Re: transitions vs. animations

On Apr 5, 2010, at 3:32 PM, Tab Atkins Jr. wrote:

> I want to make a button pulse every time a user clicks on it.  In this
> particular case, I can start the animation by hooking it to the
> :active pseudoclass.  However, as soon as the user stops clicking,
> :active stops applying.  I *think* that this makes the animation stop.
> Is this correct?

I know you weren't asking me, and I probably know less about it than you, but my understanding is that should be exactly what happens (assuming the by "stops clicking" you mean the mouse button is no longer down). I tried the following in Webkit (with proper '-webkit-' prefixes where appropriate), and it seemed to do what you want:

@keyframes 'pulse' {
	0% { color:black;  background:yellow;  }
	50%  { color:#999; background:white;  }
	100% { color:black; background:yellow;  }
}

button:active { animation: pulse 1s ease infinite; }

> If the user clicks on the button multiple times in quick succession,
> I'd like to stop the pulse and restart it from the beginning.

Yep, seems to work like that. I changed the duration to 10s, and no matter when I clicked down, it started from the beginning.

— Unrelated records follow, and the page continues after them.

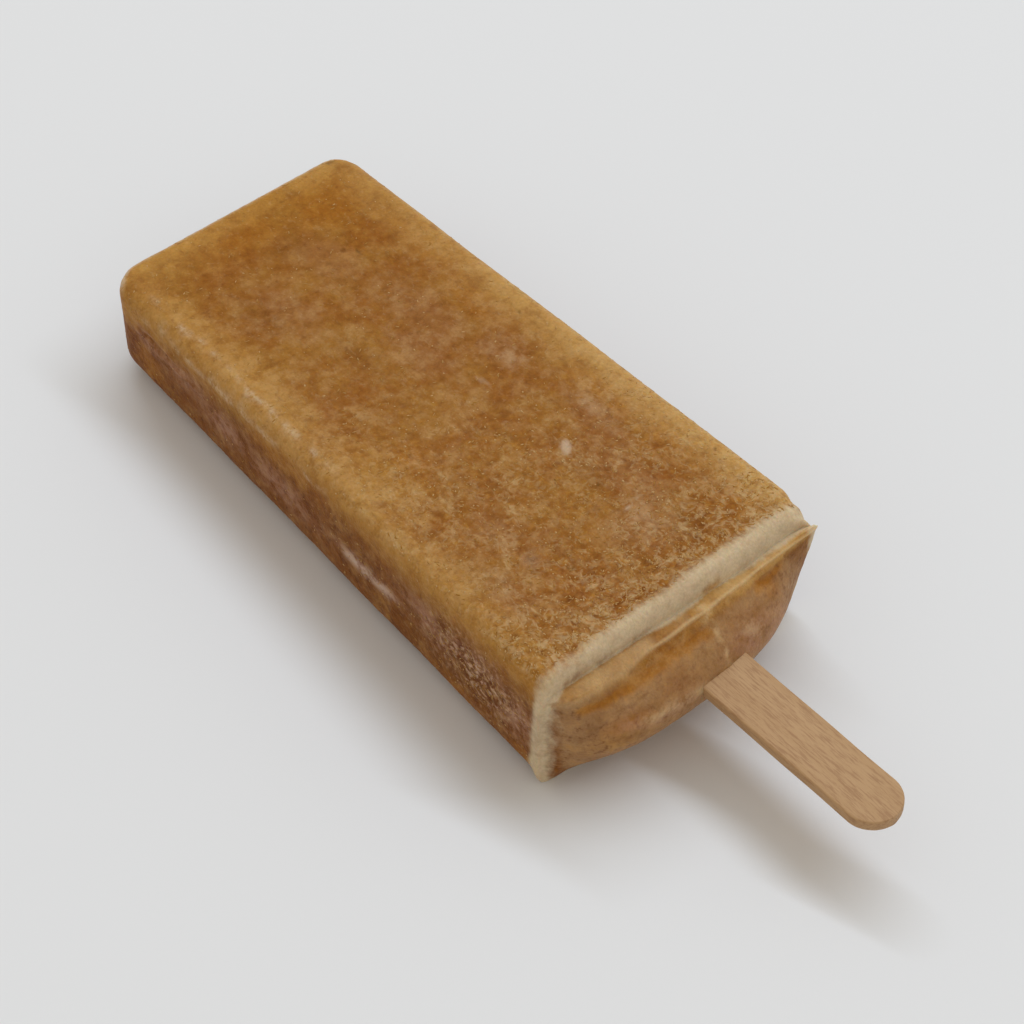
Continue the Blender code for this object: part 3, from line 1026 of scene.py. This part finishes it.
def build_floor():
    bm = bmesh.new()
    bmesh.ops.create_grid(bm, x_segments=1, y_segments=1, size=FLOOR_SIZE / 2)
    bmesh.ops.translate(bm, verts=bm.verts, vec=(0, 0, cad_box[0].z - FLOOR_DROP))
    floor = make_piece("studio_floor", bm, plain("studio_floor", FLOOR_COLOR, 0.9))
    floor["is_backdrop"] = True


def build_camera():
    """Aimed a little past the block's middle, from the stick's side and above."""
    azimuth, elevation = CAMERA_AZIMUTH, CAMERA_ELEVATION
    back = Vector((sin(azimuth) * cos(elevation), -cos(azimuth) * cos(elevation), sin(elevation)))
    right = Vector((cos(azimuth), sin(azimuth), 0))
    turn = Matrix((right, back.cross(right), back)).transposed() @ Matrix.Rotation(CAMERA_ROLL, 3, "Z")
    data = bpy.data.cameras.new("camera")
    data.lens = CAMERA_LENS
    data.sensor_width = SENSOR_WIDTH
    data.clip_start = 0.01
    camera = bpy.data.objects.new("camera", data)
    camera.matrix_world = Matrix.Translation(CAMERA_AIM + back * CAMERA_DISTANCE) @ turn.to_4x4()
    bpy.context.scene.collection.objects.link(camera)
    bpy.context.scene.camera = camera


def build_lights():
    data = bpy.data.lights.new("key", "AREA")
    data.shape = "RECTANGLE"
    data.size, data.size_y = KEY_SIZE
    data.energy = KEY_POWER
    data.color = KEY_COLOR
    key = bpy.data.objects.new("key", data)
    turn = KEY_DIRECTION.to_track_quat("Z", "Y").to_matrix().to_4x4()
    key.matrix_world = Matrix.Translation(KEY_DIRECTION * KEY_DISTANCE) @ turn
    bpy.context.scene.collection.objects.link(key)
    world = bpy.data.worlds.new("studio")
    bpy.context.scene.world = world
    world.use_nodes = True
    background = world.node_tree.nodes["Background"]
    background.inputs["Color"].default_value = AMBIENT_COLOR
    background.inputs["Strength"].default_value = AMBIENT_STRENGTH


def write_sizes():
    boxes = {"cad": cad_box, "visual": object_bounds()}
    {name: [list(corner) for corner in box] for name, box in boxes.items()}


def main():
    block = build_ice(frozen_fruit())
    needles = build_needles(block, frost_crystal())
    stick = build_stick(birch())
    for piece, slot in ((block, "frozen_fruit"), (needles, "frozen_fruit"), (stick, "birch")):
        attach(piece, "root")
    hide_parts("frozen_block")
    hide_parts("stick")
    build_floor()
    build_camera()
    build_lights()
    bpy.context.scene.view_settings.view_transform = "Standard"
    write_sizes()


main()
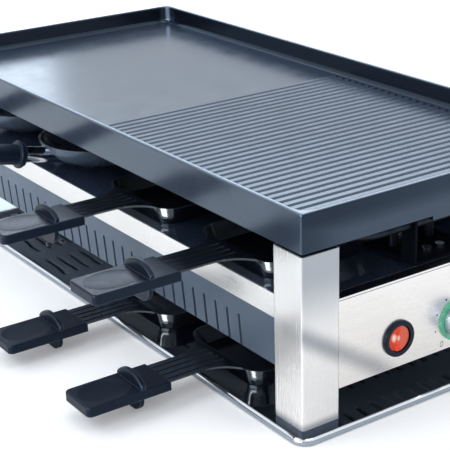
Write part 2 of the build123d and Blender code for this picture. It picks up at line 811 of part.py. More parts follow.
def pan_handle():
    mid_y = (handle_inner_y + handle_outer_y) / 2
    paddle = Pos(0, mid_y, handle_bottom) * extrude(
        RectangleRounded(handle_width, handle_length, handle_corner_radius), amount=handle_thickness)
    inner_corners = block(-handle_width / 2, handle_width / 2, handle_inner_y - handle_corner_radius,
                          handle_inner_y, handle_bottom, handle_top)
    paddle = paddle + inner_corners
    paddle = fillet(paddle.faces().sort_by(Axis.Z)[-1].edges(), handle_edge_radius)
    thumb = Pos(0, handle_outer_y + thumb_offset, handle_top + thumb_depth) * scale(
        Rot(0, 90, 0) * Sphere(1), by=(thumb_width / 2, thumb_length / 2, 2 * thumb_depth))
    guard_y = handle_inner_y - guard_offset
    tab_height = tab_drop + handle_edge_radius
    tab_face = RectangleRounded(2 * tab_half_width, 2 * tab_height, tab_corner_radius)
    tab = Pos(0, guard_y, handle_bottom + handle_edge_radius) * extrude(
        Rot(90, 0, 0) * tab_face, amount=guard_sheet / 2, both=True)
    upper_half = block(-handle_width, handle_width, guard_y - guard_sheet, guard_y + guard_sheet,
                       handle_bottom + handle_edge_radius, handle_top + tab_height + overrun)
    tongue = block(-neck_half_width - seat_gap, neck_half_width + seat_gap,
                   handle_inner_y - tongue_length - seat_gap, handle_inner_y + overrun,
                   pan_depth - pan_sheet - seat_gap, pan_depth + seat_gap)
    return paddle - thumb + (tab - upper_half) + finger_guard(guard_y) - tongue


# Round woks
def wok_profile(shrink, floor, top):
    """Half section of the wok's filled form, narrowed by a sheet."""
    base = wok_base_radius - shrink
    step = wok_step_radius - shrink
    rim = wok_radius - shrink
    bulge = wok_radius * wok_bulge_radius_share - shrink
    start = (step, wok_step_height + floor)
    middle = (bulge, wok_depth * wok_bulge_height_share + floor)
    lines = (
        Polyline((0, top), (0, floor), (base, floor), start)
        + ThreePointArc(start, middle, (rim, top))
        + Line((rim, top), (0, top))
    )
    return make_face(Plane.XZ * lines)


def wok_bowl():
    outer = revolve(wok_profile(0, 0, wok_depth), Axis.Z)
    inner = revolve(wok_profile(wok_sheet, wok_sheet, wok_depth), Axis.Z)
    mouth = peg(0, 0, wok_depth, wok_depth + overrun, wok_radius - wok_sheet)
    return outer - inner - mouth


def grip_frame():
    """The plane square to the grip's axis where it passes the rim, its Z out along the grip."""
    rise = math.radians(ferrule_rise_angle)
    return Plane(origin=(0, -wok_radius, wok_depth - ferrule_drop), x_dir=(1, 0, 0),
                 z_dir=(0, -math.cos(rise), math.sin(rise)))


def wok_ferrule():
    """A chrome tube that starts square on the wok's wall and ends inside the grip."""
    inner_end = -wok_radius / 2
    outer_end = grip_start + grip_pocket_depth
    along = Pos(0, 0, (inner_end + outer_end) / 2)
    tube = Cylinder(ferrule_radius, outer_end - inner_end)
    bore = Cylinder(ferrule_radius - ferrule_wall, outer_end - inner_end + 2 * overrun)
    filled_wok = revolve(wok_profile(0, 0, wok_depth), Axis.Z)
    above_wok = peg(0, 0, wok_depth, 2 * wok_depth, wok_radius)
    return grip_frame() * along * (tube - bore) - filled_wok - above_wok


def wok_grip():
    upright = (Align.CENTER, Align.CENTER, Align.MIN)
    flange = Cylinder(grip_flange_radius, grip_flange_height, align=upright)
    flange = fillet(flange.edges(), grip_flange_height / 3)
    step = Pos(0, 0, -grip_step_height) * Cylinder(grip_step_radius, grip_flange_height, align=upright)
    handle = Cylinder(grip_radius, grip_length, align=upright)
    handle = fillet(handle.edges().sort_by(Axis.Z)[-1], grip_end_radius)
    pocket = Pos(0, 0, -grip_step_height - overrun) * Cylinder(
        ferrule_radius + seat_gap / 2, grip_pocket_depth + grip_step_height + overrun + seat_gap,
        align=upright)
    return grip_frame() * Pos(0, 0, grip_start) * (flange + step + handle - pocket)


def placed(sign, x, y, z, solid):
    """A pan or wok solid put at its bay. The far side is the near side turned half round."""
    return side_of(sign, Pos(x, -y, z) * solid)


# Write every node
def all_nodes():
    yield "base_tray", base_tray()
    yield "tray_pads", tray_pads()
    for name, sx, sy in corners:
        yield f"corner_post_{name}", corner_post(sx, sy)
        yield f"post_core_{name}", post_core(sx, sy)
    yield "post_screws", post_screws()
    for name, sign in sides:
        yield f"housing_wall_{name}", housing_wall(sign)
        yield f"side_strip_{name}", side_strip(sign)
    yield "upper_shelf", upper_shelf()
    yield "control_panel", control_panel()
    yield "cord_end_panel", cord_end_panel()
    yield "housing_bottom", housing_bottom()
    yield "grill_plate", grill_plate()
    yield "heating_element", heating_element()
    yield "element_brackets", element_brackets()
    yield "bracket_screws", bracket_screws()
    yield "terminal_block", terminal_block()
    yield "thermostat", thermostat()
    yield "thermostat_shaft", thermostat_shaft()
    yield "control_knob", control_knob()
    yield "knob_light_ring", knob_light_ring()
    yield "switch_housing", switch_housing()
    yield "switch_rocker", switch_rocker()
    yield "cord_grommet", cord_grommet()
    yield "wiring", wiring()
    pan_solid, handle_solid = pan(), pan_handle()
    wok_solids = (("wok", wok_bowl()), ("wok_ferrule", wok_ferrule()), ("wok_grip", wok_grip()))
    for name, sign in sides:
        for number, share in enumerate(pan_place_shares, 1):
            x = share * bay_pitch
            parked_x = x + parked_shift[number - 1]
            for level, at_x, z in (("upper", x, pan_rest_z), ("lower", parked_x, parked_rest_z)):
                yield (f"pan_{level}_{name}_{number}",
                       placed(sign, at_x, pan_reach - pan_length / 2, z, pan_solid))
                yield (f"pan_handle_{level}_{name}_{number}",
                       placed(sign, at_x, pan_reach - pan_length / 2, z, handle_solid))
        for number, share in enumerate(wok_place_shares, 3):
            for kind, solid in wok_solids:
                yield (f"{kind}_{name}_{number}",
                       placed(sign, share * bay_pitch, wok_reach - wok_radius, pan_rest_z, solid))


os.makedirs("parts", exist_ok=True)
for node, shape in all_nodes():
    export_step(shape, f"parts/{node}.step")
    print(node, round(shape.volume, 1))
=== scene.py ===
import math

import bpy
from mathutils import Matrix, Vector


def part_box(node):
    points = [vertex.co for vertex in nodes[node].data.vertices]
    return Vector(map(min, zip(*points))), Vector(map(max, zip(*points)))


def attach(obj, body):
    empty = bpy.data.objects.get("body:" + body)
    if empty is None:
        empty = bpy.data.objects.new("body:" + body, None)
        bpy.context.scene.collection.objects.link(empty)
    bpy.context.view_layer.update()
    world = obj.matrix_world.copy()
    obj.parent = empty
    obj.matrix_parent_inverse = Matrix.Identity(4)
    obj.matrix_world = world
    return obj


# Looks of the two-level table grill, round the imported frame. Lengths are in metres.
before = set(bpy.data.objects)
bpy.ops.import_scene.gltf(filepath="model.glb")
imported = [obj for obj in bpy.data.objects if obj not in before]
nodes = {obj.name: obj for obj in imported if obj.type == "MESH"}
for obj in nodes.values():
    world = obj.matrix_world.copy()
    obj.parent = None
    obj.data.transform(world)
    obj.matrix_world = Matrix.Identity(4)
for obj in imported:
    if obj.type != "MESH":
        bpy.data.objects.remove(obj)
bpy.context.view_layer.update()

MM = 0.001


# Node helpers
def start_material(name):
    material = bpy.data.materials.new(name)
    material.use_nodes = True
    tree = material.node_tree
    return material, tree, tree.nodes["Principled BSDF"]


def opened(material):
    """A finished material's tree, its shader and the socket of its colour so far."""
    tree = material.node_tree
    shader = tree.nodes["Principled BSDF"]
    return tree, shader, shader.inputs["Base Color"].links[0].from_socket


def add(tree, kind, **settings):
    made = tree.nodes.new("ShaderNode" + kind)
    for key, value in settings.items():
        setattr(made, key, value)
    return made


def join(tree, source, target):
    tree.links.new(source, target)


def axis_of(tree, vector, axis):
    parts = add(tree, "SeparateXYZ")
    join(tree, vector, parts.inputs[0])
    return parts.outputs[axis]


def own_place(tree, axis):
    """One coordinate in the piece's own frame."""
    return axis_of(tree, add(tree, "TexCoord").outputs["Object"], axis)


def facing(tree, axis):
    """The share of the surface's own direction along an axis."""
    return axis_of(tree, add(tree, "NewGeometry").outputs["Normal"], axis)


def noise(tree, size, detail, rough, stretch=(1, 1, 1)):
    """Noise in the piece's own frame, stretched per axis."""
    mapping = add(tree, "Mapping")
    mapping.inputs["Scale"].default_value = stretch
    join(tree, add(tree, "TexCoord").outputs["Object"], mapping.inputs["Vector"])
    made = add(tree, "TexNoise")
    made.inputs["Scale"].default_value = 1 / size
    made.inputs["Detail"].default_value = detail
    made.inputs["Roughness"].default_value = rough
    join(tree, mapping.outputs["Vector"], made.inputs["Vector"])
    return made.outputs["Fac"]


def spread(tree, value, low, high, start=0.3, end=0.7, soft=False):
    """From low to high while the value goes from start to end, and level beyond."""
    made = add(tree, "MapRange", interpolation_type="SMOOTHSTEP" if soft else "LINEAR")
    for key, number in (("From Min", start), ("From Max", end), ("To Min", low), ("To Max", high)):
        made.inputs[key].default_value = number
    join(tree, value, made.inputs["Value"])
    return made.outputs["Result"]


def calc(tree, operation, first, second=None):
    """One sum of sockets or numbers."""
    made = add(tree, "Math", operation=operation)
    for socket, value in zip(made.inputs, (first, second)):
        if value is None:
            continue
        if isinstance(value, (int, float)):
            socket.default_value = value
        else:
            join(tree, value, socket)
    return made.outputs[0]


def times(tree, first, second):
    return calc(tree, "MULTIPLY", first, second)


def absolute(tree, value):
    return calc(tree, "ABSOLUTE", value)


def mixed(tree, factor, first, second):
    """A colour between two, each of them a colour or a socket."""
    factor_in, first_in, second_in, colour_out = 0, 6, 7, 2
    made = add(tree, "Mix", data_type="RGBA")
    join(tree, factor, made.inputs[factor_in])
    for index, value in ((first_in, first), (second_in, second)):
        if isinstance(value, tuple):
            made.inputs[index].default_value = (*value, 1)
        else:
            join(tree, value, made.inputs[index])
    return made.outputs[colour_out]


def bumped(tree, height, distance, under=None):
    made = add(tree, "Bump")
    made.inputs["Distance"].default_value = distance
    join(tree, height, made.inputs["Height"])
    if under is not None:
        join(tree, under, made.inputs["Normal"])
    return made.outputs["Normal"]


def lifted_normal(tree, shader, rise):
    """Turns the surface's shading upward by a share of its own length."""
    push = add(tree, "CombineXYZ")
    join(tree, rise, push.inputs["Z"])
    summed = add(tree, "VectorMath", operation="ADD")
    join(tree, shader.inputs["Normal"].links[0].from_socket, summed.inputs[0])
    join(tree, push.outputs[0], summed.inputs[1])
    level = add(tree, "VectorMath", operation="NORMALIZE")
    join(tree, summed.outputs[0], level.inputs[0])
    join(tree, level.outputs[0], shader.inputs["Normal"])


def edge_highlight_mask(tree, radius):
    """1 along sharp edges, 0 on the flat."""
    sharp, level = 0.86, 0.995
    rounded = add(tree, "Bevel", samples=6)
    rounded.inputs["Radius"].default_value = radius
    dot = add(tree, "VectorMath", operation="DOT_PRODUCT")
    join(tree, rounded.outputs["Normal"], dot.inputs[0])
    join(tree, add(tree, "NewGeometry").outputs["Normal"], dot.inputs[1])
    return spread(tree, dot.outputs["Value"], 1.0, 0.0, sharp, level)


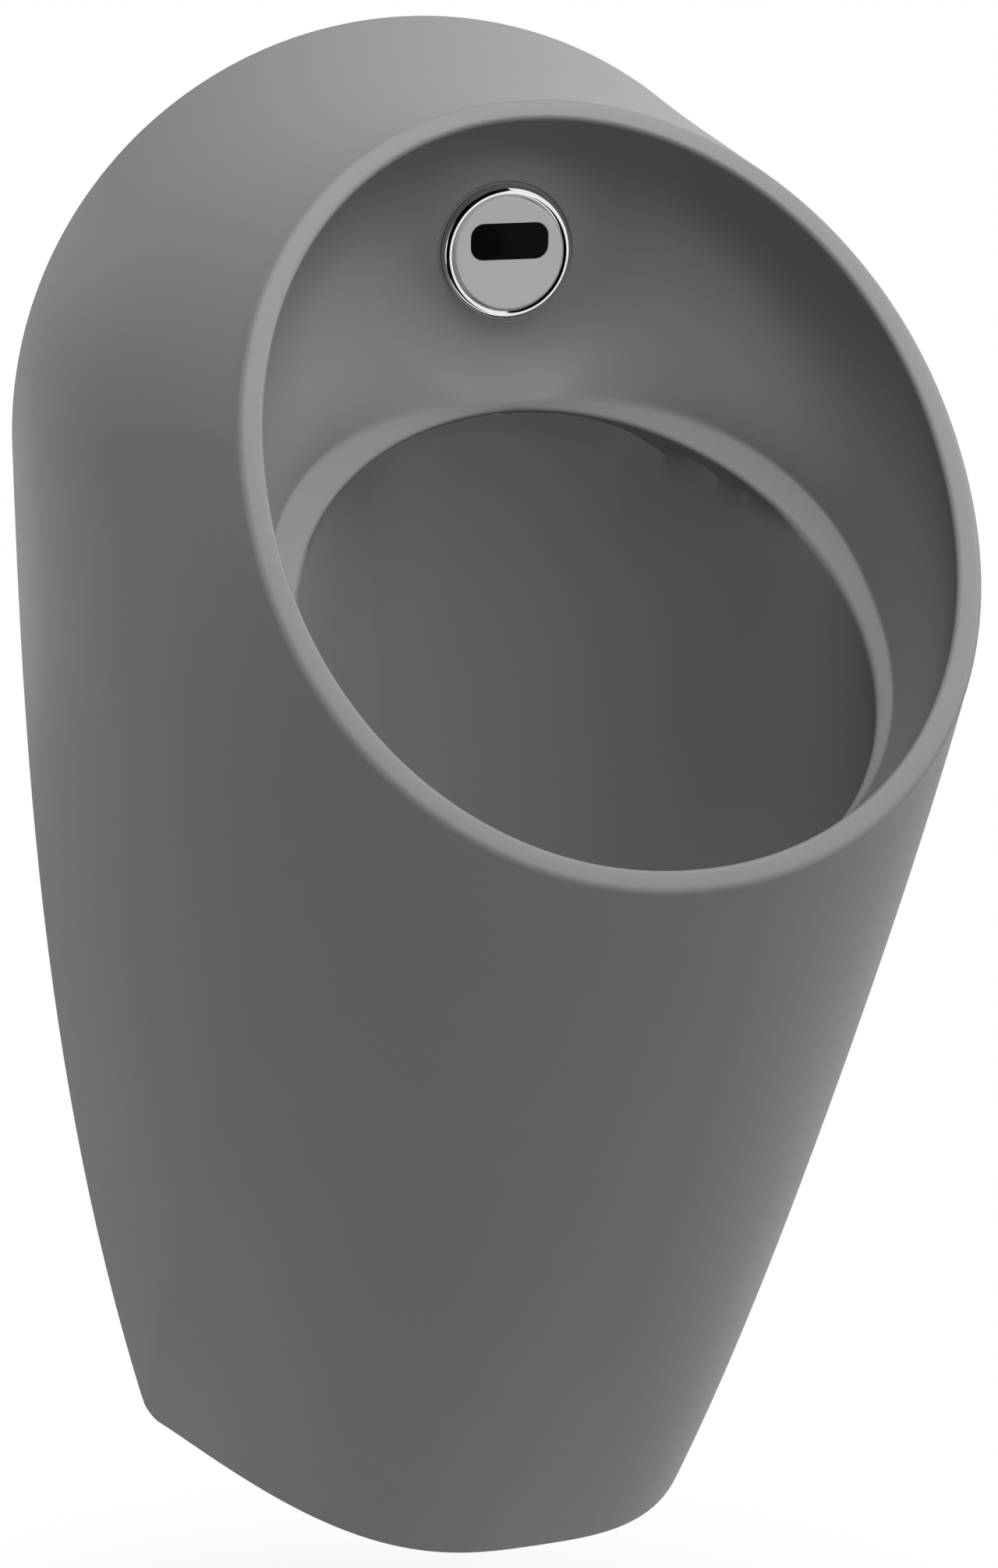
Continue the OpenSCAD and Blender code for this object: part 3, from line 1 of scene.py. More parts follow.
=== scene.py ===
# %% [markdown]
# # Dressing a wall-hung urinal
# The real thing is one hollow casting of fired clay under a matte grey glaze, with a round
# sensor control in its back wall and its valves, trap and fixings hidden behind it.
# The construction model comes in as a fixed frame. It could be rebuilt here by eye, but every
# piece has to stay at its true size, so the frame is loaded and only its looks are made.
# %% Load the frame
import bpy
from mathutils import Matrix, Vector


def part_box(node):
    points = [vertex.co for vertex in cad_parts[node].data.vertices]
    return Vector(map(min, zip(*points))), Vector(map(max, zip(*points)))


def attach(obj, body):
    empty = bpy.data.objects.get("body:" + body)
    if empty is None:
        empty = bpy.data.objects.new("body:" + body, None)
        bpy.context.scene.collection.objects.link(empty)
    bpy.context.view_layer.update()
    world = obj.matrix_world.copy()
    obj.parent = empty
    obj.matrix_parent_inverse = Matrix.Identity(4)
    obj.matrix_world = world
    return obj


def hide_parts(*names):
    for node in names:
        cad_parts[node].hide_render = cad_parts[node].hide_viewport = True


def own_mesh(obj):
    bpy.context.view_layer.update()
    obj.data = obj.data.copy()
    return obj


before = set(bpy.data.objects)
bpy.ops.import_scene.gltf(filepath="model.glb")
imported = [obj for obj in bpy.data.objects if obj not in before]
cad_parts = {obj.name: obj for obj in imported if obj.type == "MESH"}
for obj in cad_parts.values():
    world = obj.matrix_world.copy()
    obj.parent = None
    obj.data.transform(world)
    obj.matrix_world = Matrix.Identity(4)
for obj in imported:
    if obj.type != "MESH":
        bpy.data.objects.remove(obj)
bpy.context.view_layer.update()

import math

import bmesh
import bpy
import numpy as np
from mathutils import Matrix, Vector

# %% [markdown]
# The drawings give heights above the foot and millimetres, while the frame counts metres from
# the two hanger bolts. One small function turns one into the other, so that every size below
# can be read straight off a drawing.
# %% Sizes and places
BOLT_Z = 430.0  # height of the hanger bolts, the zero of the frame
SENSOR_Z, SENSOR_LEAN = 562, 3
DRAIN_Y = -134


def place(x, y, z):
    """A point of the drawing as a point of the frame."""
    return Vector((x, y, z - BOLT_Z)) / 1000


def mm(length):
    """Millimetres as metres."""
    return length / 1000


def towards(azimuth, elevation):
    """The direction from the body to a place round it; azimuth 0 is straight in front."""
    a, e = math.radians(azimuth), math.radians(elevation)
    return Vector((math.sin(a) * math.cos(e), -math.cos(a) * math.cos(e), math.sin(e)))


lean = Matrix.Rotation(math.radians(90 + SENSOR_LEAN), 4, "X")
SENSOR = Matrix.Translation(place(0, -129.2, SENSOR_Z)) @ lean
DRAIN = (0, DRAIN_Y)
print("sensor at", [round(c, 4) for c in SENSOR.translation])

# %% [markdown]
# An operator works on everything that is selected, and the frame arrives selected. So each
# step starts with nothing selected, and then picks its one object. Finished pieces have their
# place written into the mesh, as the pieces of the frame do.
# %% Selecting one thing at a time
SMOOTH_BELOW = 32  # degrees between two faces that are shaded as one surface


def only(piece):
    """Makes piece the one selected and active object."""
    if bpy.context.mode != "OBJECT":
        bpy.ops.object.mode_set(mode="OBJECT")
    bpy.ops.object.select_all(action="DESELECT")
    piece.select_set(True)
    bpy.context.view_layer.objects.active = piece
    return piece


def settled(piece, name):
    """Writes the piece's place into its mesh, names it and returns it."""
    only(piece)
    bpy.ops.object.transform_apply(location=True, rotation=True, scale=True)
    piece.name = piece.data.name = name
    return piece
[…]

> In the more general case, I'd like to run an animation on some element
> when some event happens.  This may be user interaction with the
> element, it may be user interaction with some other element, it may be
> caused by something other than the user (perhaps an XHR request
> finishing).

If the event isn't a state change and can't be represented by a pseudo-class, then it seems like you would need a class-change via JavaScript. Wouldn't you?